Consider the space
$$
\mathbb{S}^{3,1} := \{ x \in \mathbb{R}^5 : (x_1)^2 + (x_2)^2 + (x_3)^2 +(x_4)^2=1+(x_5)^2 \}
$$
with the lorentz metric on $\mathbb{R}^5$ :
$$
\langle x,y\rangle _{lor} := x_1 y_1 + x_2y_2 + x_3 y_3 +x_4 y_4 - x_5 y_5
$$
We denote $SO(4,1)$ the group of matrices that preserve this lorentzian scalar product. In particular, they are isometries of $\mathbb{S}^{3,1}$.

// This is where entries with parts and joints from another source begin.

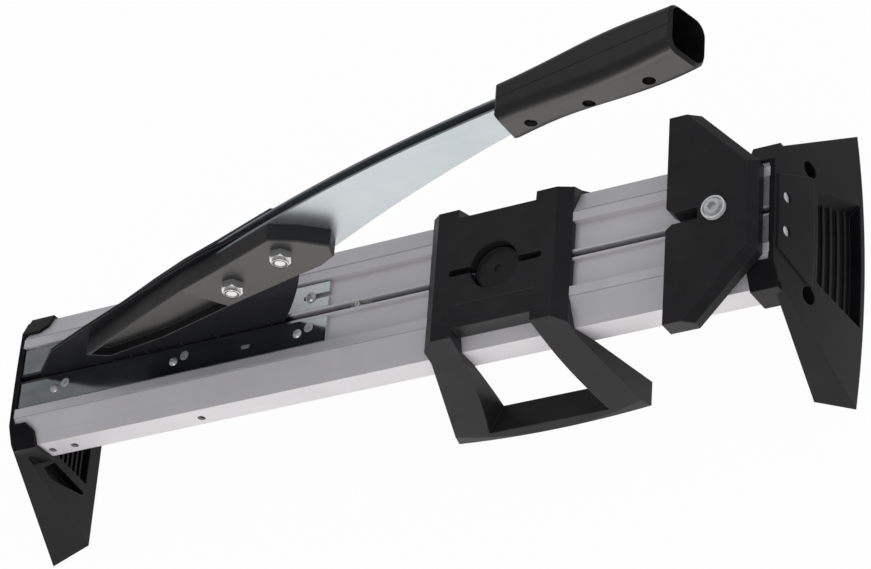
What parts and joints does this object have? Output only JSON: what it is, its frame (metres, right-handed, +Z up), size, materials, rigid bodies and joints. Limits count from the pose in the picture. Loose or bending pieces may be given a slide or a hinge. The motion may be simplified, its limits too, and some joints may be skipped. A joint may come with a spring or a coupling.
{
  "type": "laminate cutter",
  "caption": "Bench cutter for laminate flooring: slotted aluminium beam on two end feet, shear blade on a long lever, sliding support and angle stop.",
  "frame": {"origin": "on the bench, under the middle of the whole cutter's length and width", "axes": "+X along the beam from the blade's pivot to the angle stop, +Y to the back, +Z up"},
  "size_m": [0.8901, 0.2814, 0.4133],
  "materials": {
    "anodised_aluminium": "satin natural anodised extrusion",
    "zinc_plate": "bright zinc plated steel strip",
    "zinc_lever": "satin zinc plated steel channel",
    "dark_blade": "blackened steel blade",
    "bright_steel": "plated screws, bolts and nuts",
    "bronze": "plain sintered bronze bush",
    "black_plastic": "fine grained black moulding"
  },
  "bodies": {
    "base": {"base_beam": "anodised_aluminium", "left_foot": "black_plastic", "right_foot": "black_plastic", "foot_screws": "bright_steel", "front_cutting_plate": "zinc_plate", "rear_cutting_plate": "zinc_plate", "plate_dome_screws": "bright_steel", "plate_sunk_screws": "bright_steel", "rear_plate_screws": "bright_steel", "rear_plate_washers": "bright_steel", "front_pivot_cheek": "black_plastic", "rear_pivot_cheek": "black_plastic", "pivot_pin": "bright_steel", "block_screws": "bright_steel", "blade_guide": "black_plastic", "guide_screws": "bright_steel", "slot_stop_nut": "bright_steel", "slot_stop_screw": "bright_steel"},
    "arm": {"pivot_bush": "bronze", "blade": "dark_blade", "blade_spacers": "bright_steel", "lever_arm": "zinc_lever", "carrier_front": "black_plastic", "carrier_rear": "black_plastic", "carrier_bolts": "bright_steel", "carrier_nuts": "bright_steel", "grip_front": "black_plastic", "grip_rear": "black_plastic", "grip_screws": "bright_steel"},
    "support": {"sliding_support": "black_plastic", "support_slot_nut": "bright_steel"},
    "support_clamp": {"support_clamp_disc": "bright_steel", "support_clamp_screw": "bright_steel"},
    "stop_carriage": {"stop_slot_nut": "bright_steel", "stop_clamp_bolt": "bright_steel", "stop_washer": "bright_steel"},
    "stop": {"angle_stop": "black_plastic"}
  },
  "joints": [
    {"name": "arm_pivot", "type": "hinge", "parent": "base", "child": "arm", "pos_m": [-0.367, 0, 0.102], "axis": [0, -1, 0], "range_deg": [0, 55]},
    {"name": "support_slide", "type": "slide", "parent": "base", "child": "support", "axis": [1, 0, 0], "range_m": [-0.07, 0.035]},
    {"name": "support_clamp_turn", "type": "hinge", "parent": "support", "child": "support_clamp", "pos_m": [0.1235, 0, 0.124], "axis": [0, 0, 1], "range_deg": [-180, 180]},
    {"name": "stop_slide", "type": "slide", "parent": "base", "child": "stop_carriage", "axis": [1, 0, 0], "range_m": [-0.06, 0.004]},
    {"name": "stop_turn", "type": "hinge", "parent": "stop_carriage", "child": "stop", "pos_m": [0.346, 0, 0.126], "axis": [0, 0, 1], "range_deg": [-45, 45]}
  ]
}
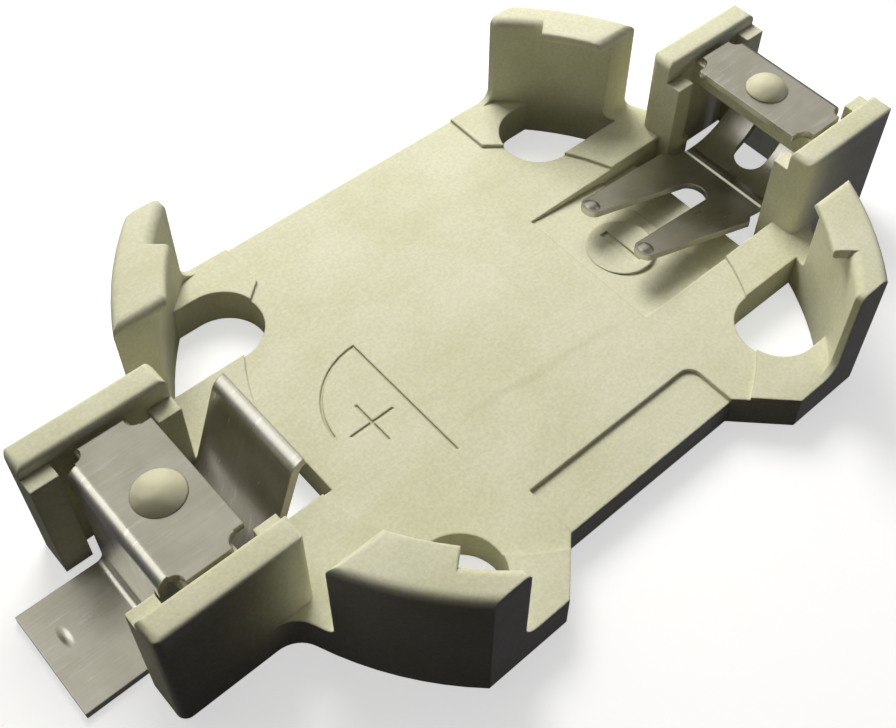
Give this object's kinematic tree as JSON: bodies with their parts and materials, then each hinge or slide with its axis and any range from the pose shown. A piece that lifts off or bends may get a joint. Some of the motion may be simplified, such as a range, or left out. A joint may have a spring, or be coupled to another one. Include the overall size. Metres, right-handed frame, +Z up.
{
  "type": "coin cell holder",
  "caption": "Surface-mount holder for a flat round cell: moulded tray with snap hooks and two sprung contacts with solder tabs.",
  "frame": {"origin": "on the board, under the centre of the cell", "axes": "+X along the holder towards its negative end, +Y across it towards its straight side, +Z up from the board"},
  "size_m": [0.0316, 0.016, 0.005],
  "materials": {
    "body_plastic": "fine matt moulded surface",
    "contact_metal": "satin tin plate"
  },
  "bodies": {
    "root": {"holder_body": "body_plastic", "positive_contact": "contact_metal", "negative_contact": "contact_metal"}
  },
  "joints": []
}
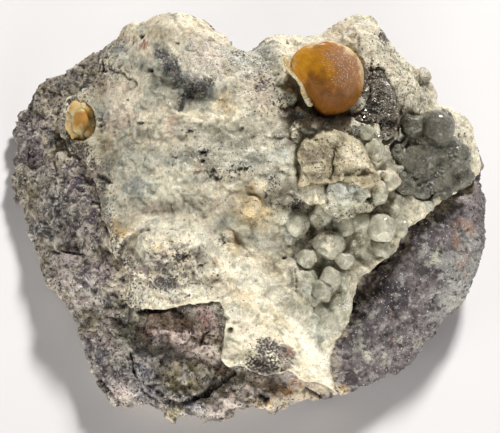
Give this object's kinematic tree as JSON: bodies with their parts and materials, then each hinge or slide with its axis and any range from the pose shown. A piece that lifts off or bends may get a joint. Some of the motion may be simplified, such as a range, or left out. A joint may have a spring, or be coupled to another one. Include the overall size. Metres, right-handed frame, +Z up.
{
  "type": "ferrierite mineral specimen",
  "caption": "Amber ferrierite ball on a pale chalcedony crust over purplish volcanic rock, with glassy botryoids, a calcite block and a small honey ball.",
  "frame": {"origin": "middle of the specimen's box, on the flat foot that it rests on", "axes": "+Z up; +X right and -Y towards the viewer of the display face, which leans back"},
  "size_m": [0.0712, 0.0612, 0.0353],
  "materials": {
    "volcanic_matrix": "rough broken rock with fine light and dark specks",
    "chalcedony_crust": "drusy, cream to grey, half translucent",
    "glassy_chalcedony": "glassy grey-green botryoids",
    "ferrierite_amber": "amber, half translucent, frosted in places",
    "ferrierite_honey": "honey yellow, waxy",
    "calcite_tan": "tan, dull to waxy",
    "dark_druse": "dark glittering points"
  },
  "bodies": {
    "root": {"volcanic_matrix": "volcanic_matrix", "chalcedony_crust": "chalcedony_crust", "glassy_botryoids": "glassy_chalcedony", "ferrierite_ball": "ferrierite_amber", "small_ferrierite_ball": "ferrierite_honey", "calcite_block": "calcite_tan", "cavity_druse": "dark_druse"}
  },
  "joints": []
}
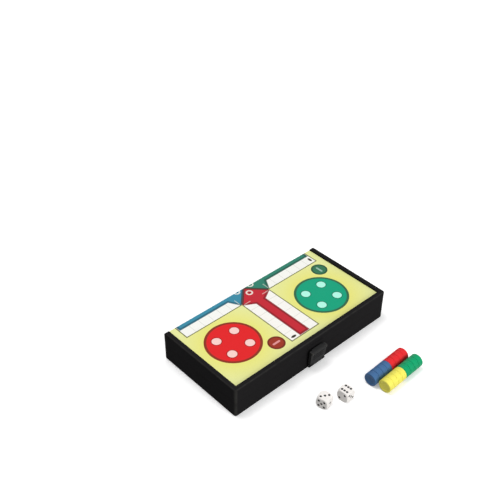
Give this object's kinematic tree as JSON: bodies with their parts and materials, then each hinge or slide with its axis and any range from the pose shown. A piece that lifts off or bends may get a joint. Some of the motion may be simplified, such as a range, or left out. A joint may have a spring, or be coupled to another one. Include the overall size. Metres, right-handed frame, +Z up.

On $\mathbb{S}^{3,1}$, I consider the quantity (which is a kind of lorentzian distance)
$$
d(x,y) = \inf \left\{ \int_0^1 |\langle \dot{\gamma}(t), \dot{\gamma}(t) \rangle_{lor}|^{1/2} dt\ \Big| \ \gamma \in C^1([0,1]; \mathbb{S}^{3,1}),\ \gamma(0)=x,\ \gamma(1)=y \right\}
$$
The question is : is the quantity $\sup_{x\in \mathbb{S}^{3,1}} d(Mx,x)$ finite ? And can we show that there exists $C>1$ such that for any $M\in SO(4,1)$ :
$$
C^{-1} |M-I_5| <\sup_{x\in \mathbb{S}^{3,1}} d(Mx,x) < C|M-I_5|
$$
where $|\cdot|$ is some matrix norm, and $I_5$ is the identity matrix ?
An other question is : if we have a given Riemannian manifold $(X,g)$ with an isometry $F : X\to X$, can we estimate $\text{dist}(F(x),x)$ in terms of $F$ and any geometric quantity of $X$, in the case where $X$ is a homogeneous space or a Lie group ?
2026-03-27 07:35:34.1774596934